7 Replies to “Imagination, Independence, and Foresight: The NJs”

  1. I’m almost positive that I’m an INFJ. It’s either that or ISFJ, and I really don’t see that much of myself in any of the ISFJ descriptions . . . whereas I see a LOT of myself in the INFJ stuff.

    That thing about NJ kids forming a vision of what they want out of life and never wavering from it? That was me. I decided what I wanted my life to look like when I was four years old and I’ve never once changed my mind. To me, it just seemed completely natural–but I think a few other people were a little surprised 🙂

    My dad is an ISFJ, though–and I think that when I was a kid, I kind of “imitated” him a lot. That is, when I read through the ISFJ stuff, I’m like, “yeah, I did some of that stuff when I was a little girl–but not so much anymore.” Does that make sense?
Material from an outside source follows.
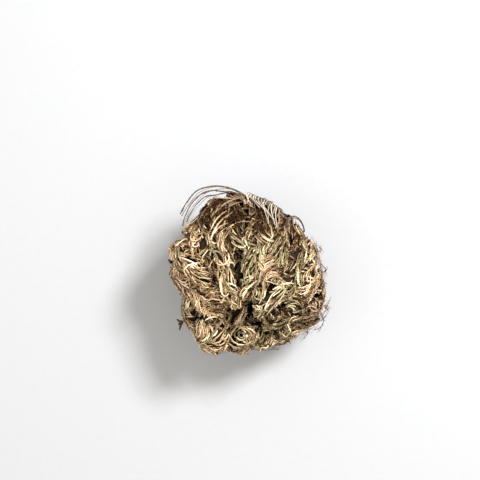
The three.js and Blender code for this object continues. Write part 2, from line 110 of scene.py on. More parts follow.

    1. To be honest, I don’t see myself in any of the ISFJ descriptions either, but once I understood what Si collectively is, I realized how much of it is ‘me’ — the accessing of personal experiences, the sensory impressions, the library of information that is immediately accessed based on new information (it includes faces, voices, etc), my tendency to see children as composites of their parents / see the resemblance in them, etc.

      But yes, little Fe children mimic their parents to some degree to ‘fit in’ to the family dynamic — having a strong Te mother really brought out logic in me, but underneath it is still Fe. So you may have mirrored your dad, but it just over-layed a personality on top of your real one.

      1. Right. Whereas I don’t really do that much–I don’t have a library of sensory information; I have more a “library of dreams and ideas.” I’m not averse to thinking about the past, but I’m happiest thinking about the future or about some completely imaginary world. (I spend a LOT of time in those two places in my head 🙂 )

        By the way–I’ve been checking out your explanations of the cognitive functions and it has been REALLY helpful for me. I was having a bit of trouble choosing between ISFJ and INFJ for my “true” personality, but now I know it HAS to be INFJ, because there’s no way that I’m Si-dominant with Ne as my weakest function. No way at all. Ni dominant with Se inferior makes waayyyyy more sense.

  2. NJs can absolutely be sentimental. In fact, NFJs may be the most sentimental of all the types. While we indeed have a more general future orientation, we also tend to see the past, present, and future as one interconnected whole. NFJ sentimentality is not typically about a past period of lived experience as in the case of SFJs though. You will be hard pressed to find an NFJ who wishes for a return to the “good old days”, but more likely you will find us diving deeply into the psychological and emotional evolution of a “soulmate” relationship(romantic or platonic). We may dig into the psychology of our childhood, using the insight to move forward and we will talk about it as often as an SFJ might if we have a reason or if it moves us forward. We must understand, but once we understand(Ti), we will hardly look back.

    Sentimentality is a function of Fe(broader emotional appeal). Because of that, Fi types tend to view it as inauthentic and lacking in depth.

    Also, NFJs are less likely to have an apparently singular focus in the way that NTJs do. NFJs can seem to be sidetracked in the fulfilment of their personal vision by their quest to improve the lives of people around them(Fe). The vision does not go away, but it may be held or otherwise modified in order to allow for the meeting of the needs of those around. You won’t know this unless you know the NFJ intimately. You must understand deep psychology in order to correctly type. Looking at surface behaviors is not nearly enough.

    1. Good points, although I think Fi types can be just as sentimental. I know a LOT of NFPs who are ragingly sentimental; it’s low order Si coming into play, their nostalgia for the good old days, and romanticism of the past.

  3. Very informative. I like reading these. They’re fun, they’re analytical–make me think of characters I’m familiar with, and ones I’m trying to form. I had to laugh when you wrote of the ENTJ that they like to take leadership–because that’s what I am, and that fact is rather undeniable. Although I don’t have a problem following orders from people I respect.